Governor of the National Bank of Georgia
- In office October 2007 – February 2009
- Preceded by: Roman Gotsiridze
- Succeeded by: Giorgi Kadagidze

Personal details
- Born: 8 August 1976 (age 49) Tbilisi, Georgia)

= David Amaglobeli =

Georgian economist

David Amaglobeli (georg. დავით ამაღლობელი) is a Georgian economist who was acting president of the National Bank of Georgia (NBG) between October 2007 and February 2009.

== Biography ==
Amaglobeli was born on August 8, 1976, in Tbilisi, Georgia. In 1998 he graduated with a diploma in economics from Tbilisi State University and in 2001 he received the degree of Master of Science in Economics from Oregon State University.

In 1998-1999 David Amaglobeli worked as an economist at the committee of economic policy and reforms at the Parliament of Georgia and in 1999-2001, in parallel to his graduate studies, he worked as a research/teaching assistant.

In 2001-02 David Amaglobeli worked as the department head at the ministry of tax revenues of Georgia and in 2002-03 as a consultant to the government of Georgia on fiscal and monetary policy issues for the state commission responsible for the development of poverty reduction and growth program.

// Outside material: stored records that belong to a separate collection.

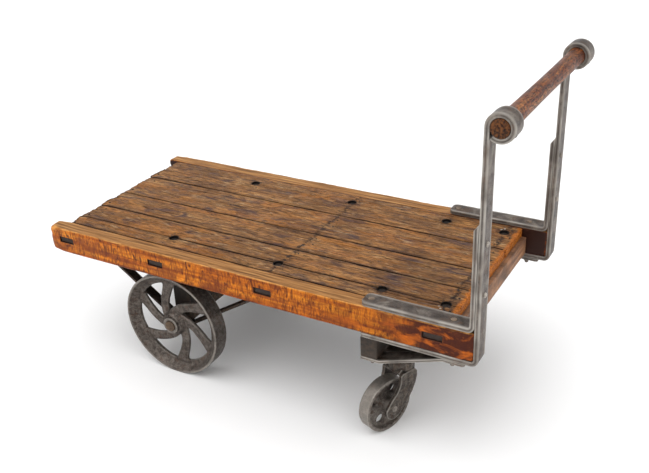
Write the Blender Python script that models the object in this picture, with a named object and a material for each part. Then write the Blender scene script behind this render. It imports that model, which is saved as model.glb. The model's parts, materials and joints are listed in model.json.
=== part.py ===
"""Antique industrial platform truck: a plank deck between two timber sills, a bar
handle on iron uprights, two cast-iron wheels on a fixed axle and two swivel casters.

Metres, +Z up, +X towards the handle. Places along X are measured from the free end
of the sills. The empty "cart" carries everything and puts the origin at the middle
of the cart's outline, on the floor. Left is +Y and right is -Y.
"""
import math

import bmesh
import bpy
from mathutils import Matrix, Vector

# Driving dimensions
DECK_TOP = 0.403
SILL_LENGTH = 1.320
SILL_HEIGHT = 0.077
SILL_WIDTH = 0.046
SILL_OUTER = 0.305
GAP = 0.0003

# Timber
PLANK_THICKNESS = 0.026
PLANK_GAP = 0.003
PLANK_START = 0.036
PLANK_END = 1.250
PLANK_SEAMS = (0.2585, 0.115, -0.020, -0.124, -0.209, -0.2585)
MEMBER_CENTRES = (0.064, 0.393, 0.745, 1.218)
MEMBER_WIDTH = 0.090
TENON_WIDTH = 0.050
TENON_HEIGHT = 0.016
TENON_DROP = 0.028
TENON_RECESS = 0.003
LIP = 0.012

# Wheels and their axle
WHEEL_RADIUS = 0.159
WHEEL_FACE = 0.290
TREAD_WIDTH = 0.053
RIM_LIP = 0.006
RIM_DEPTH = 0.031
WEB_HALF = 0.006
AXLE_X = 0.405
AXLE_SQUARE = 0.038
AXLE_RADIUS = 0.016
AXLE_BED = 0.235
AXLE_END = 0.2935
BORE_PLAY = 0.0005
HUB_RADIUS = 0.029
HUB_OUTER = 0.2915
HUB_INNER = 0.2425
SPOKES = 6
SPOKE_END_ANGLE = math.radians(95.0)
SPOKE_SWEEP = math.radians(52.0)
BLOCK_WIDTH = 0.060
BLOCK_REACH = 0.226
STAY_INNER = 0.204
STAY_WIDTH = 0.028
STAY_THICKNESS = 0.008
STAY_FEET = ((0.050, 0.112), (0.722, 0.780))

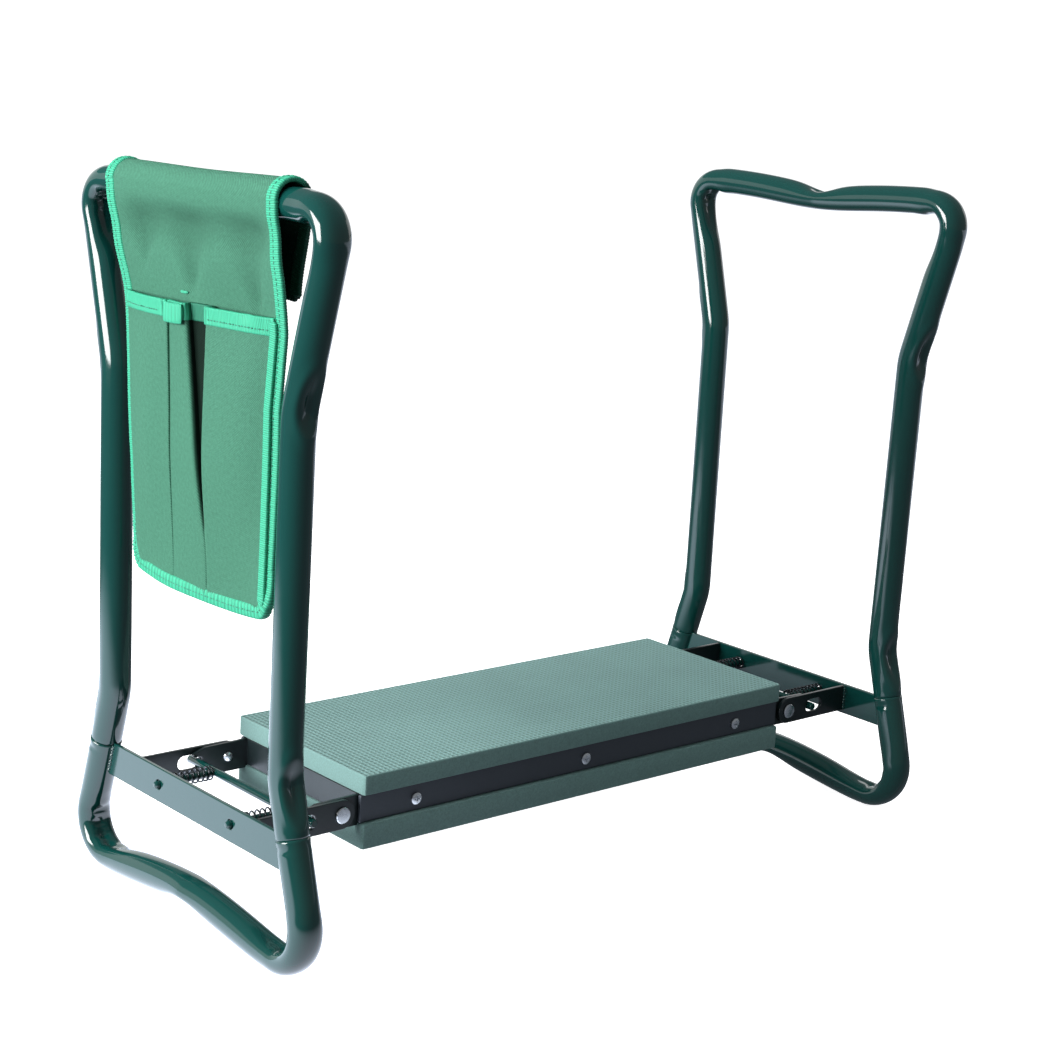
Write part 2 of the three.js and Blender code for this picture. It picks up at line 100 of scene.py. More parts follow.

From January 2004 David Amaglobeli worked as a fiscal economist at the International Monetary Fund local office in Tbilisi and the same year he was appointed as a deputy minister of finance. From March 2005 till October 2009 David Amaglobeli served as a deputy governor and from October 2007 till February 2009 as acting governor of the NBG.

In his capacity of the governor of the NBG, David Amaglobeli initiated various legislative and institutional reforms. In particular, inflation targeting was adopted as the monetary policy regime, monetary policy committee and main policy interest rate were introduced, a transparent foreign currency auction system was adopted as the main instrument for market interventions. As a result of institutional reforms the size of staff was significantly reduced, and payment systems (cash and cash free) and reserve management reform projects were initiated.

During David Amaglobeli’s tenure at the NBG, the country experienced severe exogenous shocks. Despite the severe consequences from war with Russia in August 2008 and from the 2008 financial crisis, the country maintained macroeconomic and banking sector stability.